[START OF EXCERPTED DATA]
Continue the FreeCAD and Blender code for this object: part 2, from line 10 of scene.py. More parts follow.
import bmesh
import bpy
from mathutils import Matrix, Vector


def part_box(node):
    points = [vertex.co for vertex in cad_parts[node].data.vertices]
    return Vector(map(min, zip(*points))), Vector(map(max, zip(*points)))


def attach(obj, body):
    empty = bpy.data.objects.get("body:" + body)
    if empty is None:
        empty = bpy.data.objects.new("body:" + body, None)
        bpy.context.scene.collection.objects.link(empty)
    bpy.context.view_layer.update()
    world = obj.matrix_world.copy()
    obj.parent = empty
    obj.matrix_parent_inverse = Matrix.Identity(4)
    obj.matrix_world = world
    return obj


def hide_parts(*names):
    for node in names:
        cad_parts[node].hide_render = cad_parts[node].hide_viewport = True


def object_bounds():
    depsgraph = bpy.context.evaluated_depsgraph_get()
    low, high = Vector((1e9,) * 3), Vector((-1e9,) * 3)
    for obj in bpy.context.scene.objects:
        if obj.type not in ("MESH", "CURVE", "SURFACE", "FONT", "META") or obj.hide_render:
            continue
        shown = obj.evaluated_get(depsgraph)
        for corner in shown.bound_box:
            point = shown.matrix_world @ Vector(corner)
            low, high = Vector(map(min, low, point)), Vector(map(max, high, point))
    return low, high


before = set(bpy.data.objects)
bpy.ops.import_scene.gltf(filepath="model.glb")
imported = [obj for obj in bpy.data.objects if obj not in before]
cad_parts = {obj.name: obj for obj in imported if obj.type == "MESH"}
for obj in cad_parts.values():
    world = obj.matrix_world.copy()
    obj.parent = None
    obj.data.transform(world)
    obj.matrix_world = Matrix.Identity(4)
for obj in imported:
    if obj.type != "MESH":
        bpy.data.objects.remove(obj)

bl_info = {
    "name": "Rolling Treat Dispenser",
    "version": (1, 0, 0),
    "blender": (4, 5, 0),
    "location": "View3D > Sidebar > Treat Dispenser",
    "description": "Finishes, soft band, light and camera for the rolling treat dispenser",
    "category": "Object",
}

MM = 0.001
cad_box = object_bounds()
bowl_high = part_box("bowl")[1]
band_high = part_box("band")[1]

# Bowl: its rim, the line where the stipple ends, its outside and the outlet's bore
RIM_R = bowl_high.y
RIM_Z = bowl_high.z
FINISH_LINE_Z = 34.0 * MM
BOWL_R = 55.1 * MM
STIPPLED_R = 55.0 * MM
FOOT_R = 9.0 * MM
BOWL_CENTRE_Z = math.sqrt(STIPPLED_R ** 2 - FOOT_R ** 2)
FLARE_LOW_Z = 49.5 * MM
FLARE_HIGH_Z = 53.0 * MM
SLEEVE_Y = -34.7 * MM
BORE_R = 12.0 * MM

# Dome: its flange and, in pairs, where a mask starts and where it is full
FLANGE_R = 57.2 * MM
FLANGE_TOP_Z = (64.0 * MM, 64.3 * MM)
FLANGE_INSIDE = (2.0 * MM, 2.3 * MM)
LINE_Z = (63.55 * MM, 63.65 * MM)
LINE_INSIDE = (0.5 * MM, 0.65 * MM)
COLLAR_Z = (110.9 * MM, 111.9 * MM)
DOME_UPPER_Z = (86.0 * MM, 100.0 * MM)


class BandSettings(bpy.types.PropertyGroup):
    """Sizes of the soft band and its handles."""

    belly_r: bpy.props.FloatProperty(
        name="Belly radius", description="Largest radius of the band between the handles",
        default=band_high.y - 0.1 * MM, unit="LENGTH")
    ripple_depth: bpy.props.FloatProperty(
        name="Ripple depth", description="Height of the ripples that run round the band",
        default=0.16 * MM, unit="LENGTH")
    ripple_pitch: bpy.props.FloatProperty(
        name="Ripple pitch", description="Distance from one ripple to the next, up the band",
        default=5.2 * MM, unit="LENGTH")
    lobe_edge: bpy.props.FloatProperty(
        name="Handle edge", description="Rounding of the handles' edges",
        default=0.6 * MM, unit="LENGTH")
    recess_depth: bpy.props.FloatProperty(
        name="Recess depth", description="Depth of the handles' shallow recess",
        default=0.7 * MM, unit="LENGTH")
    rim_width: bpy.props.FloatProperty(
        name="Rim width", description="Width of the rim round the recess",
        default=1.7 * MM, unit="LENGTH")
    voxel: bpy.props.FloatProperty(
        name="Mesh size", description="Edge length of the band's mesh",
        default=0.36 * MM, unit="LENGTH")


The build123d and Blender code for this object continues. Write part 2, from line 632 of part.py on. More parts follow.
[END OF EXCERPTED DATA]
- [TASK REQUIREMENTS] Only the lines from the first line of the material above through the line that contains "bpy.context.view_layer.update()" should be quoted, each one exactly.

- [FINISHED EXERCISE]
Continue the FreeCAD and Blender code for this object: part 2, from line 10 of scene.py. More parts follow.
import bmesh
import bpy
from mathutils import Matrix, Vector


def part_box(node):
    points = [vertex.co for vertex in cad_parts[node].data.vertices]
    return Vector(map(min, zip(*points))), Vector(map(max, zip(*points)))


def attach(obj, body):
    empty = bpy.data.objects.get("body:" + body)
    if empty is None:
        empty = bpy.data.objects.new("body:" + body, None)
        bpy.context.scene.collection.objects.link(empty)
    bpy.context.view_layer.update()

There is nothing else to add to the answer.